One woman's search to understand herself and her Jewish heritage.
Raised under the strict rules of a Satmar Hasidic Jewish community in Brooklyn, Feldman (Unorthodox: The Scandalous Rejection of My Hasidic Roots, 2012) had no clue how tightknit that community was when she decided to leave her marriage and a man she didn't love with her young son and find a new life. "Leaving, to me felt like climbing a tremendous hill," writes the author, "one of those steep inclines that becomes almost treacherous in that the more momentum you build while racing down it, the more difficult it becomes to stop safely." She found herself an outcast from the Jewish system she'd been raised in and an outsider to the rest of the world, which often could not see beyond her apparent Jewish features.
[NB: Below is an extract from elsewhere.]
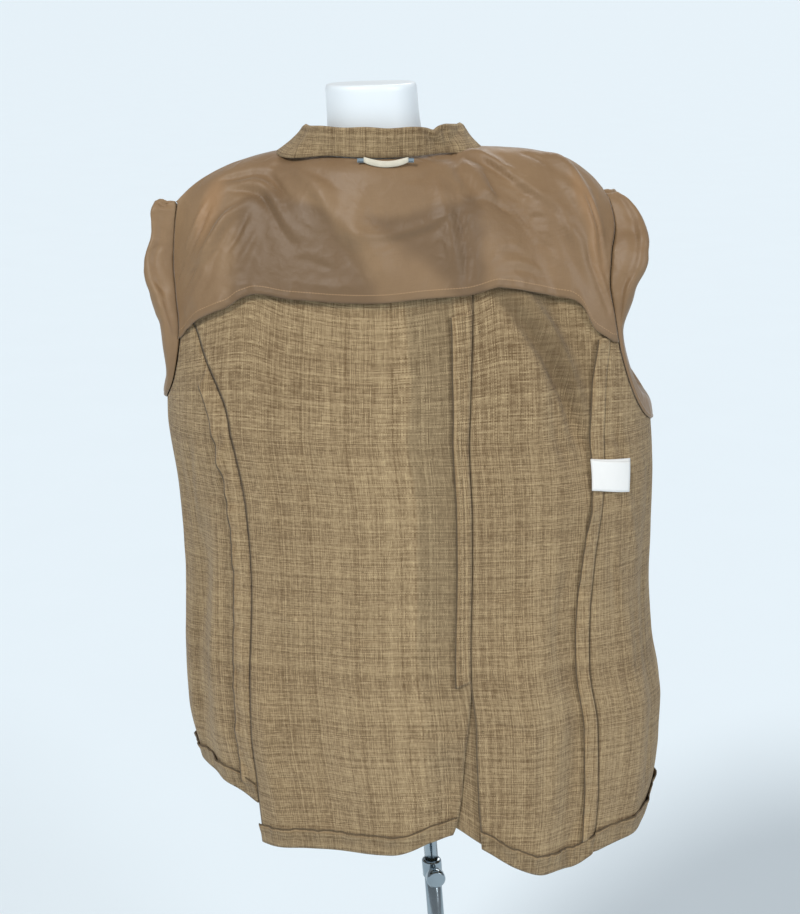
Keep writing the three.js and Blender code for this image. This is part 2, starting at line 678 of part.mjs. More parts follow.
const grids = {
  backLeft: panel("back_left", backLeft),
  backRight: panel("back_right", backRight),
  sideLeft: panel("side_left", sideLeft),
  sideRight: panel("side_right", sideRight),
  frontLeft: panel("front_left", frontLeft),
  frontRight: panel("front_right", frontRight, lapLift),
};

// Vent: the underlap lies inside both back panels
const underlap = {
  left: () => -3,
  right: (w) => seam(VENT_RIGHT)(w) + 3,
  low: (q) => spread(HEMS.underlap, q),
  high: () => VENT_TOP + 10,
  columns: even(8),
  rows: even(10),
};
panel("vent_underlap", underlap, () => -3.8);

// Seam allowances, pressed towards the middle of the back, and the turned-up hem
const lastRow = BACK_ROWS.length - 1;
const PUCKER = 0.35;
const pucker = (i, j) => PUCKER * (1 + Math.sin(1.9 * j + 2.4 * i));
const lastOf = (shape) => shape.columns.length - 1;
strip("allowance_left", grids.sideLeft, [lastOf(sideLeft) - 1, lastOf(sideLeft)], [1, 11],
  LINING, "linen", pucker);
strip("allowance_right", grids.backRight, [lastOf(backRight) - 1, lastOf(backRight)],
  [1, 14], LINING, "linen", pucker);
strip("allowance_centre", grids.backLeft, [lastOf(backLeft) - 1, lastOf(backLeft)],
  [VENT_ROW, 16], LINING, "linen");
strip("allowance_front_left", grids.frontLeft, [lastOf(frontLeft) - 1, lastOf(frontLeft)],
  [1, 14], LINING, "linen", pucker);
strip("allowance_front_right", grids.frontRight, [0, 1], [1, 14], LINING, "linen", pucker);

const hemLift = (i, j) => (j ? 0.5 + 0.4 * Math.sin(1.7 * i) : 0);
for (const [name, grid, shape] of [
  ["hem_back_left", grids.backLeft, backLeft],
  ["hem_back_right", grids.backRight, backRight],
  ["hem_side_left", grids.sideLeft, sideLeft],
  ["hem_side_right", grids.sideRight, sideRight],
]) {
  strip(name, grid, [0, lastOf(shape)], [0, 1], LINEN, "linen", hemLift);
}
strip("hem_front_left", grids.frontLeft, [1, lastOf(frontLeft)], [0, 1], LINEN, "linen", hemLift);
strip("hem_front_right", grids.frontRight, [0, lastOf(frontRight)], [0, 1], LINEN, "linen",
  (i, j) => lapLift(frontRight.columns[i], 700) + hemLift(i, j));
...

Unable to fathom life in hectic Brooklyn, Feldman pulled up stakes and moved to the countryside. Rich in details of Jewish life and the lives of her grandparents in the World War II era, the author sensitively portrays the inner struggles of accepting the pervasive feeling of survivor guilt and her own desires to understand the woman she was becoming. Feldman juxtaposes painfully emotional moments in concentration camps and in European towns where evidence of Jewish settlers was practically erased with humorous, almost macabre playacting scenarios with a German lover, scenarios that only added to Feldman's confusion over her own identity. The overall effect is captivating, entertaining and informative, providing readers with an honest assessment of the strength of one's convictions and the effect a strict religious background can have on a person.
An enthralling account of how one Orthodox Jewish woman turned her back on her religion and found genuineness and validity in her new life.